Working data:
►

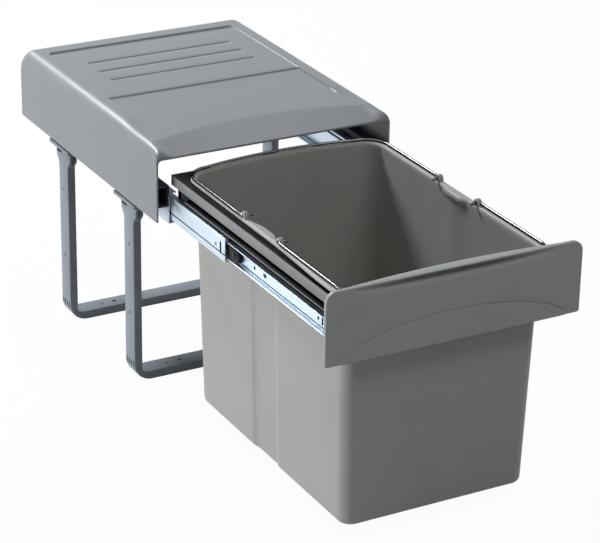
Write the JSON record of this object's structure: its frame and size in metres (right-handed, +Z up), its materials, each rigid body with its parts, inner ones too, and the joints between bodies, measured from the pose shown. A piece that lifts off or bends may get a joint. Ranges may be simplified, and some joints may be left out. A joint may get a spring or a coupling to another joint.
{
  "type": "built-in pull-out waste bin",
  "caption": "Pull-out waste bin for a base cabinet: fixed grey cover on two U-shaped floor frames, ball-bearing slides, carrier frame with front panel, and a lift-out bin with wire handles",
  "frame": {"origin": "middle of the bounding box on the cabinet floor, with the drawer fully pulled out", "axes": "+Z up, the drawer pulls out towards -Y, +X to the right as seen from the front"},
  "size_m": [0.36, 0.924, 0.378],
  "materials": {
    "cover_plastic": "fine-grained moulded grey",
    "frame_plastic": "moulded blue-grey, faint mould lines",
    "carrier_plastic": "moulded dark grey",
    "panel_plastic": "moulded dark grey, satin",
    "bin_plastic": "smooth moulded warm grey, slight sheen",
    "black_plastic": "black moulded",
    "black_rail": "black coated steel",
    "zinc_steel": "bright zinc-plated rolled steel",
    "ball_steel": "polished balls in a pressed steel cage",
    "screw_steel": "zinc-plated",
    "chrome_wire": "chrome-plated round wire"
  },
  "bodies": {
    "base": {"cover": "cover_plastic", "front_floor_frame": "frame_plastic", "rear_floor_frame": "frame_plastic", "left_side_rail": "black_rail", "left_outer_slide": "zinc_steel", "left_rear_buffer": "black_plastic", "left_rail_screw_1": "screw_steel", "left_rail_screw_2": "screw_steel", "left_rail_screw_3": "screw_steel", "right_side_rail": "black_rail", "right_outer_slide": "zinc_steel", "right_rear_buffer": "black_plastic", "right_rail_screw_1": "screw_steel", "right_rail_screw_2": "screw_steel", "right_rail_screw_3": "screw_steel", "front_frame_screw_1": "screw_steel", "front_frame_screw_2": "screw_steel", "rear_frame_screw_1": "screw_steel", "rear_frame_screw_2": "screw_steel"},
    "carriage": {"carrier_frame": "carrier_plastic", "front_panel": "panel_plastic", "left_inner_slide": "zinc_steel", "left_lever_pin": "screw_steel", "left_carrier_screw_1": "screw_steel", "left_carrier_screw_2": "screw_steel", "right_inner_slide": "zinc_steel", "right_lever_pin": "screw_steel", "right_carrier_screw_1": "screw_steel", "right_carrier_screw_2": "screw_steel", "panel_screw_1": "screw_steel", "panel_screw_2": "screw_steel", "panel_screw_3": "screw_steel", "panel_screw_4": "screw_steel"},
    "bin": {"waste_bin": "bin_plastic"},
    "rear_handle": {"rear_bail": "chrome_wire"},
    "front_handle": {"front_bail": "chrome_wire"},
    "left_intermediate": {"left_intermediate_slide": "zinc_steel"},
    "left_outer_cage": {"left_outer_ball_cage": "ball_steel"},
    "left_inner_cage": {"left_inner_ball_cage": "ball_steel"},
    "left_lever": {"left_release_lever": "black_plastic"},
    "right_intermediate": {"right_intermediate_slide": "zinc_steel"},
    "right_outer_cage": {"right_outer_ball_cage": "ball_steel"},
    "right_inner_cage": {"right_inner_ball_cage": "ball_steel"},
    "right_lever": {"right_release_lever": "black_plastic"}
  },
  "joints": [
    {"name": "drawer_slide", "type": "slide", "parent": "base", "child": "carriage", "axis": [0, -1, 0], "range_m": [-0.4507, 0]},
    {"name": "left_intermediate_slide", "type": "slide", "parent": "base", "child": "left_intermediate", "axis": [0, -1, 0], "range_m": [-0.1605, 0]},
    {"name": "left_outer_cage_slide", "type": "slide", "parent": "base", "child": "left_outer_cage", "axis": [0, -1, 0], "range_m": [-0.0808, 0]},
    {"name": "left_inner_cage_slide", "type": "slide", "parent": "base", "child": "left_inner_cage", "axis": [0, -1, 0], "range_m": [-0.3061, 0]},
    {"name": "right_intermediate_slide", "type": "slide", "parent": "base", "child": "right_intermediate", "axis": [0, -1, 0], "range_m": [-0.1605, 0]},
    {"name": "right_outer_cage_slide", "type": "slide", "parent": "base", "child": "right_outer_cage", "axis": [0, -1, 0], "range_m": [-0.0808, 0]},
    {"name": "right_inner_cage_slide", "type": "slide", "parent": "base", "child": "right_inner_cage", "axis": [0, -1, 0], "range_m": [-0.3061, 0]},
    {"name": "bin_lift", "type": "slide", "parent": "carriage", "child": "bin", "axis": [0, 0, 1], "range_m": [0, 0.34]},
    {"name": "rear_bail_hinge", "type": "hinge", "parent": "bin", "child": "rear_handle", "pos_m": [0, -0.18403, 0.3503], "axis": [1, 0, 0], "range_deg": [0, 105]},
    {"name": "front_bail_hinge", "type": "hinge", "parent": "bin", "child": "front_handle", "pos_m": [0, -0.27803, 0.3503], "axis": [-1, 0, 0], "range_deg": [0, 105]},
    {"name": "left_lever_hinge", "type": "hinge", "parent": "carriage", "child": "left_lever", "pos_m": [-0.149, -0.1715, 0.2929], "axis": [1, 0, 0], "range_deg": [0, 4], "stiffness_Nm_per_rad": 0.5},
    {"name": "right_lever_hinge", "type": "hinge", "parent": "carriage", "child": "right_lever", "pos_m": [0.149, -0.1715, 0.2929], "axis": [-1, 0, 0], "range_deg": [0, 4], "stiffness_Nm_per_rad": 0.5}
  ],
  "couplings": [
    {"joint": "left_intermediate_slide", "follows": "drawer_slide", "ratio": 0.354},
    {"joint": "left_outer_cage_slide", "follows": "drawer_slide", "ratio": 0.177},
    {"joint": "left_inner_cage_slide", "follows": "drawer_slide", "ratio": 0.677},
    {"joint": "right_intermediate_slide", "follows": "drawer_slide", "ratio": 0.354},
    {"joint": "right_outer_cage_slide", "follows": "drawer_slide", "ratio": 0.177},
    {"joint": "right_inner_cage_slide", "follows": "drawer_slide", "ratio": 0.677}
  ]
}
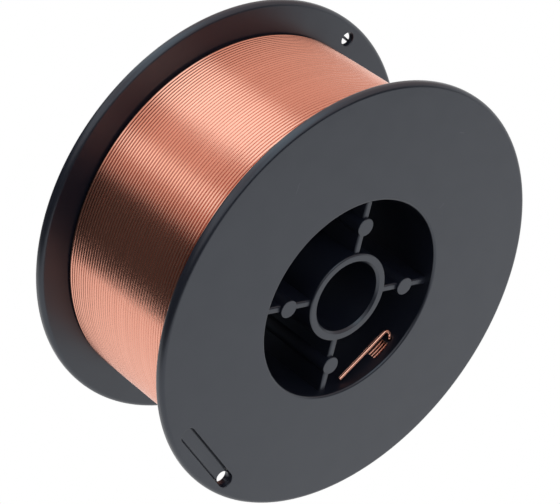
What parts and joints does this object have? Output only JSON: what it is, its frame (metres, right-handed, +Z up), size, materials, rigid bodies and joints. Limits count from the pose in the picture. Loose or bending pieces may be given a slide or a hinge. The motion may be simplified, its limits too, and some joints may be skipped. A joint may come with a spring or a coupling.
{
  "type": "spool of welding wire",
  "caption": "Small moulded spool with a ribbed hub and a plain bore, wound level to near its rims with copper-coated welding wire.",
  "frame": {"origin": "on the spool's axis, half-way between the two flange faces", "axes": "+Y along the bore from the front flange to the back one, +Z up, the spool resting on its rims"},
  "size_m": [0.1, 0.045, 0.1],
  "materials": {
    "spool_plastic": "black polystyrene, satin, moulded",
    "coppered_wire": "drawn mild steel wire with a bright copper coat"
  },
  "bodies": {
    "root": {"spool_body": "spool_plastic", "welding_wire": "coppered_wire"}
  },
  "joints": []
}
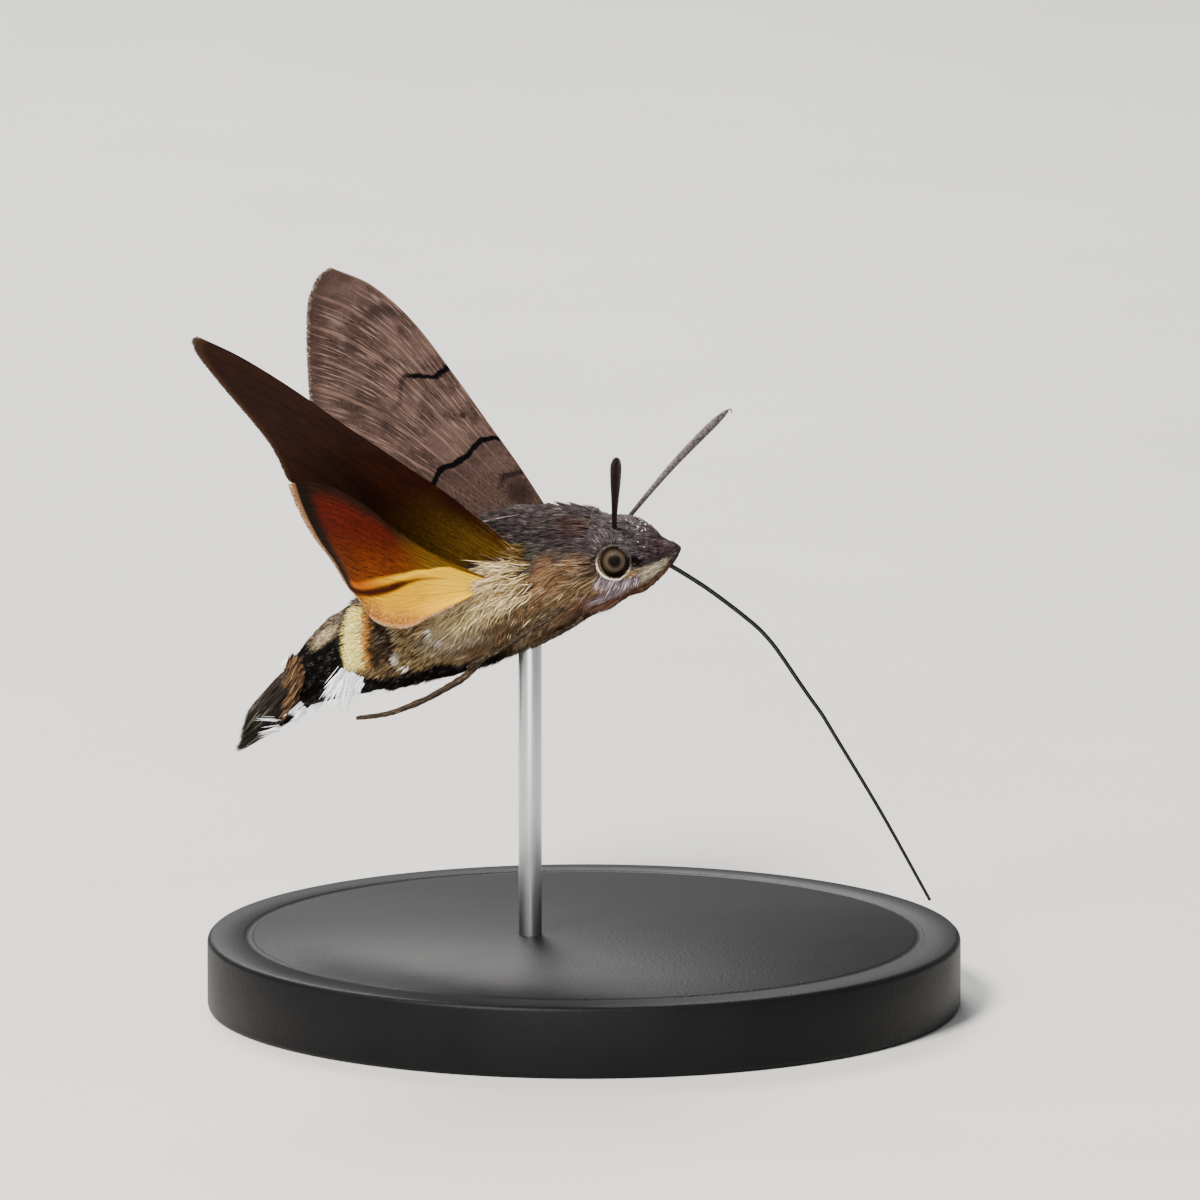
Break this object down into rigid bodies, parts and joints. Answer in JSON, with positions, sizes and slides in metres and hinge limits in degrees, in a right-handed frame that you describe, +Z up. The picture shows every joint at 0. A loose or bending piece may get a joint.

◄

Scan the material above. Copy each line where "picture" occurs.

Expected output:
What parts and joints does this object have? Output only JSON: what it is, its frame (metres, right-handed, +Z up), size, materials, rigid bodies and joints. Limits count from the pose in the picture. Loose or bending pieces may be given a slide or a hinge. The motion may be simplified, its limits too, and some joints may be skipped. A joint may come with a spring or a coupling.
Break this object down into rigid bodies, parts and joints. Answer in JSON, with positions, sizes and slides in metres and hinge limits in degrees, in a right-handed frame that you describe, +Z up. The picture shows every joint at 0. A loose or bending piece may get a joint.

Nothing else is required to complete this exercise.